E.  To Flip or not To Flip - BETTER COLOR tip 4 Transparent/Clear Glass

Our savvy glass decal clients and workshop artists have noted that once decal fired onto transparent glass their images appear more vibrant when viewed from the backside of the glass. WHY? Because the printers final round of color is YELLOW. This can affect how that image reads. SO HOT TIP: before sending your file, merge all layers to the Background. Then: Under Image/ImageROTATION/ Pick either FLIP CANVAS Horizontally or FLIP CANVAS Vertically.    Pick only one.  This means once fired your decal will read correctly THROUGH the glass. The decal will be on the backside of the transparent glass.

Can leave as is…full fuse to white glass…leave a space and then fuse…play play play.

F.  Text - with our new printer small text prints well.

Using Other Colored Glass To Fuse Your Decal To. By fusing decals to a blue colored or green colored glass, for instance- your colors in the decal will be affected. The low density or neutral hues will be influenced by the "background" color of glass.

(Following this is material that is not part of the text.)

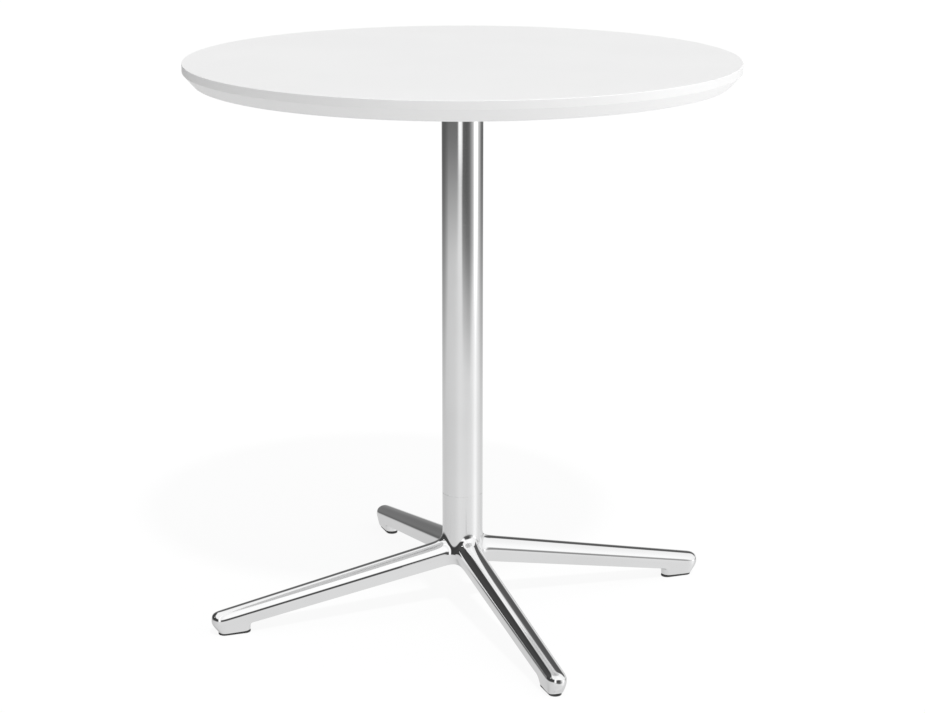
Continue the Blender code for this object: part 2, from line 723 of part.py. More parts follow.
def build_glides(plastic, steel):
    head_low = 0.0007
    head_depth = 0.0016
    clear = GLIDE_SCREW_RADIUS + GAP
    wide = GLIDE_SCREW_HEAD + GAP
    loops = [
        glide_outline(0.0006, 0.0),
        glide_outline(0.0, 0.0008),
        glide_outline(0.0, GLIDE_THICKNESS),
        glide_hole(clear, GLIDE_THICKNESS),
        glide_hole(clear, head_low + head_depth),
        glide_hole(wide, head_low),
        glide_hole(wide, 0.0),
    ]
    bm = bmesh.new()
    join_loops(bm, loops, False)
    four_copies("foot_glide", add_object("foot_glide", bm, plastic))

    key = hexagon(GLIDE_SCREW_KEY)
    screw = [
        (key, head_low + 0.0009),
        (key, head_low),
        (GLIDE_SCREW_HEAD, head_low),
        (GLIDE_SCREW_RADIUS, head_low + head_depth),
        (GLIDE_SCREW_RADIUS, head_low + GLIDE_SCREW_LENGTH - 0.0006),
        (GLIDE_SCREW_RADIUS - 0.0006, head_low + GLIDE_SCREW_LENGTH),
    ]
    four_round("glide_screw", screw, GLIDE_CENTRE, steel)


def build_table():
    clear_scene()
    white_board = make_material("white_lacquered_board", (0.86, 0.86, 0.86), 0.35, 0.0)
    white_laminate = make_material("white_laminate", (0.87, 0.87, 0.87), 0.40, 0.0)
    polished = make_material("polished_aluminium", (0.91, 0.91, 0.92), 0.06, 1.0)
    chrome = make_material("chromed_steel", (0.90, 0.90, 0.91), 0.08, 1.0)
    cast = make_material("raw_cast_aluminium", (0.62, 0.62, 0.63), 0.45, 1.0)
    steel = make_material("zinc_plated_steel", (0.66, 0.67, 0.68), 0.30, 1.0)
    brass = make_material("brass", (0.78, 0.62, 0.32), 0.35, 1.0)
    plastic = make_material("black_plastic", (0.03, 0.03, 0.03), 0.50, 0.0)

    build_core(white_board)
    build_laminates(white_laminate)
    build_spider(cast)
    build_top_fasteners(steel, brass)
    build_column(chrome)
    build_tie_rod(steel)
    build_base(polished)
    build_glides(plastic, steel)


build_table()
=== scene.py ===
"""Looks of the round bistro table: studio, materials and the fine meshes that stand for the CAD solids."""
import json
import math

import bmesh
import bpy
from mathutils import Matrix, Vector


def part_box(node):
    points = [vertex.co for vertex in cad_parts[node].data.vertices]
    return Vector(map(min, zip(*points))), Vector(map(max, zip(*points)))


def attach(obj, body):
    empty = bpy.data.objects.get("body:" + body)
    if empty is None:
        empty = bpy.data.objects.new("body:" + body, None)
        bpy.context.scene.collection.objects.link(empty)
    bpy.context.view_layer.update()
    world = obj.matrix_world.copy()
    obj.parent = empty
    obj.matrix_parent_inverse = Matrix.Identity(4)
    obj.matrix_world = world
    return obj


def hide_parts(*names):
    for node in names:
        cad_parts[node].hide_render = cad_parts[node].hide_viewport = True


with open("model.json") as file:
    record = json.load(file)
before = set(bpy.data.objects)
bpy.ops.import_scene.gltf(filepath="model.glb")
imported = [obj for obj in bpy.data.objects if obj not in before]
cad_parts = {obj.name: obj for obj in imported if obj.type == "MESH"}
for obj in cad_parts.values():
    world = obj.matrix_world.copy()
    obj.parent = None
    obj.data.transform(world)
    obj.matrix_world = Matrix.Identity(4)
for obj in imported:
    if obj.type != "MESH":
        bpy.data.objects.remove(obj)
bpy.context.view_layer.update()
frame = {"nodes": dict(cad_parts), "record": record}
nodes = frame["nodes"]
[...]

Are You Trying To Match a LOGO With This Process? Know that this process offers excellent resolution, great detail and super permanency BUT to exactly match a color, especially someone's Logo, can be difficult. Best to convey to your client that printing with Glaze Frit is a cool means to get their branding on glass or ceramic- a place until now impossible to do with so much clarity, detail and permanence- but that an exact color match may not happen.

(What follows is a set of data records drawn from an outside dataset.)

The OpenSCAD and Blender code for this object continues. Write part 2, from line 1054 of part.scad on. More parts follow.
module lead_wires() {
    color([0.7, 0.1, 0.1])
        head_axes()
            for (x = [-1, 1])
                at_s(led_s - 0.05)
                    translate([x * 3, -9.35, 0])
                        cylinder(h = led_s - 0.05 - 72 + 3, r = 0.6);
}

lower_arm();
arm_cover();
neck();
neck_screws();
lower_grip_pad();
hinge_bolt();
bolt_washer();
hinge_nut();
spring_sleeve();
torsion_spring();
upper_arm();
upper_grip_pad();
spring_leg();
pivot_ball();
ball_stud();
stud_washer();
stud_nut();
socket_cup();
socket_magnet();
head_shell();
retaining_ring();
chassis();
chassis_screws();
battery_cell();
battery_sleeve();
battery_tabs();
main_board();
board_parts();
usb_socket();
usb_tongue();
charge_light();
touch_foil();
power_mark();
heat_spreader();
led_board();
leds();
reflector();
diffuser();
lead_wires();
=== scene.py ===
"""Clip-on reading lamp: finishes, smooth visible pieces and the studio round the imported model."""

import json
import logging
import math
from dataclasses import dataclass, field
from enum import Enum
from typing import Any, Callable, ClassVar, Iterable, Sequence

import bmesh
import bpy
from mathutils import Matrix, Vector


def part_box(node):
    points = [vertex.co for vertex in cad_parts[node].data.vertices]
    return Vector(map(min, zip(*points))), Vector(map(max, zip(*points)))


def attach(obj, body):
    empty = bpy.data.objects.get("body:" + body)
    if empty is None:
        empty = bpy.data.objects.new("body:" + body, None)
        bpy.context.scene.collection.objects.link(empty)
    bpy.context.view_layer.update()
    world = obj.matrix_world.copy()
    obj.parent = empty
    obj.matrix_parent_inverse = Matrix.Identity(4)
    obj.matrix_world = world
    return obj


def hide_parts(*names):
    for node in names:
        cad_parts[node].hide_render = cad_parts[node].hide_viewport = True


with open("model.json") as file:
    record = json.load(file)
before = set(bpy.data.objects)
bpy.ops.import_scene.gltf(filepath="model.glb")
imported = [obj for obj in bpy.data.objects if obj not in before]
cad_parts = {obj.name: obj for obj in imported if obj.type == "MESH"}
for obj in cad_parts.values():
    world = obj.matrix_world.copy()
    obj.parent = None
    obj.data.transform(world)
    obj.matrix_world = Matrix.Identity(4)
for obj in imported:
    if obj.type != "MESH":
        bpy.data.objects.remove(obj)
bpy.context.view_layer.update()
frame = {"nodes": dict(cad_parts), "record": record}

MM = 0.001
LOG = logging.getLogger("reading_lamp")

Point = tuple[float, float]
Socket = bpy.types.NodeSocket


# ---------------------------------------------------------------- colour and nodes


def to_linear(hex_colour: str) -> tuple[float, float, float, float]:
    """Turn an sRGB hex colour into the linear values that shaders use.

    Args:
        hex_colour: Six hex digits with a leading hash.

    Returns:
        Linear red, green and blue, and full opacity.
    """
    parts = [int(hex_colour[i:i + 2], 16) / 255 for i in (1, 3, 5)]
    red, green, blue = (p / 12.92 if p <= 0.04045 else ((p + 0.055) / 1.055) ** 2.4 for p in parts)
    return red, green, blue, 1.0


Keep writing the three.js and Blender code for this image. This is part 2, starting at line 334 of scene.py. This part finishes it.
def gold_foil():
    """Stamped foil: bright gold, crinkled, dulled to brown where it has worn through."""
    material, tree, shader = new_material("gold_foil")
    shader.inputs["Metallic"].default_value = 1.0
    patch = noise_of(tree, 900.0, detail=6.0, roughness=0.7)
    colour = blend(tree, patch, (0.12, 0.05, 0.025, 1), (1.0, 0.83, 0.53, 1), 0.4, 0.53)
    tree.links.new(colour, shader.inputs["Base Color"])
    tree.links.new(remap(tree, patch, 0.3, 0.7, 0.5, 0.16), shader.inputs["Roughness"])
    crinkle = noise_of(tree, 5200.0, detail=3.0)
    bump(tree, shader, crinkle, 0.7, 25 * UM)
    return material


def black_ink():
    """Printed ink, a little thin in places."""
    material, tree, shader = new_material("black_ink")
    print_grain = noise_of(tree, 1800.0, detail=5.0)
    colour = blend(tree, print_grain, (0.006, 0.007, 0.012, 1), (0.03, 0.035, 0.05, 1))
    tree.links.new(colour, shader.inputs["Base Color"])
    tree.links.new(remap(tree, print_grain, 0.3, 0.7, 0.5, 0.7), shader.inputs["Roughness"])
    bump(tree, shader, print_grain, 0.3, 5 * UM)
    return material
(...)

Are You Finding That Your Edges Of Your Decal Are Fraying Or “Peeling Up A Bit” A common problem, particularly on glass. This happens when you touch the very edge of your glass. The contact of your finger to that edge can cause it to slightly come away from the substrate and as it fires the decal can pull away even more. This results in a ragged edge. To mitigate this- NEVER TOUCH THE EDGE. Do not pick up the decaled glass on its edge. Rather push it off the table with a stick or ruler. Load into kiln by holding underneath.